Books go out of fashion. (A number of management books that are immensely popular for a couple of years or so, and then the library is stuck with them because nobody wants to borrow them) They get outdated (Microsoft Excel 2000 Bible, I am looking at you here.) They end up looking ragged because they’re too popular, or get bad treatment from the patrons – in which case a new copy will be acquired… if the funds are there and if it is deemed relevant.
For my personal library, there are those books I bought because I was bored, and which were fine to relieve boredom for half an hour or so. Or because they looked interesting, and as later turned out, they weren’t.
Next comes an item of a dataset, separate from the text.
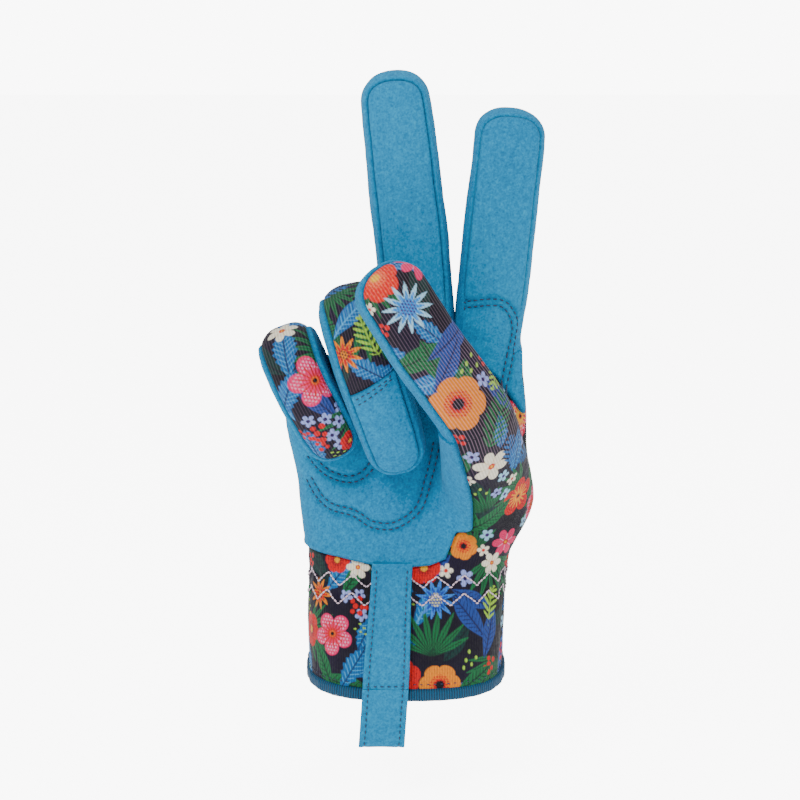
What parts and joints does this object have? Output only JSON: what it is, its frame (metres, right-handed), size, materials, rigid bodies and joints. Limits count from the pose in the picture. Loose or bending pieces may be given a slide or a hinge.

I have been party to quite a few of these collection management weeding arrangements. For the most parts, it is quite interesting. You end up with a lot of laughs – the book for Internet Sceptics from the 1990s, Men are from Mars, Women are from Venus – in a technical library, and the covers of almost every American management book from the 80s and 90s. (Was it mandatory to have a guy on the outside who looked too cheesy and slightly dubious?)
It always help to have criteria to make the decisions. When I did it at home, it was simple. Then the question was:
Do I want to read this again?
If the answer was yes, it went into the shelf. If it was no – it went into a bag for my sisters.
At work, it gets more complicated. One usual factor is how many times an item has been checked out. Or the age and edition of the book. However, due to the nature of some scientific fields of study, old is still as good, or better than new. And there is also a number of other factors that must be considered.
It isn’t an easy process – you don’t want to take too much out of the collection, yet at the same time – it has to happen.
Thankfully, I’m almost done with the process for this year now.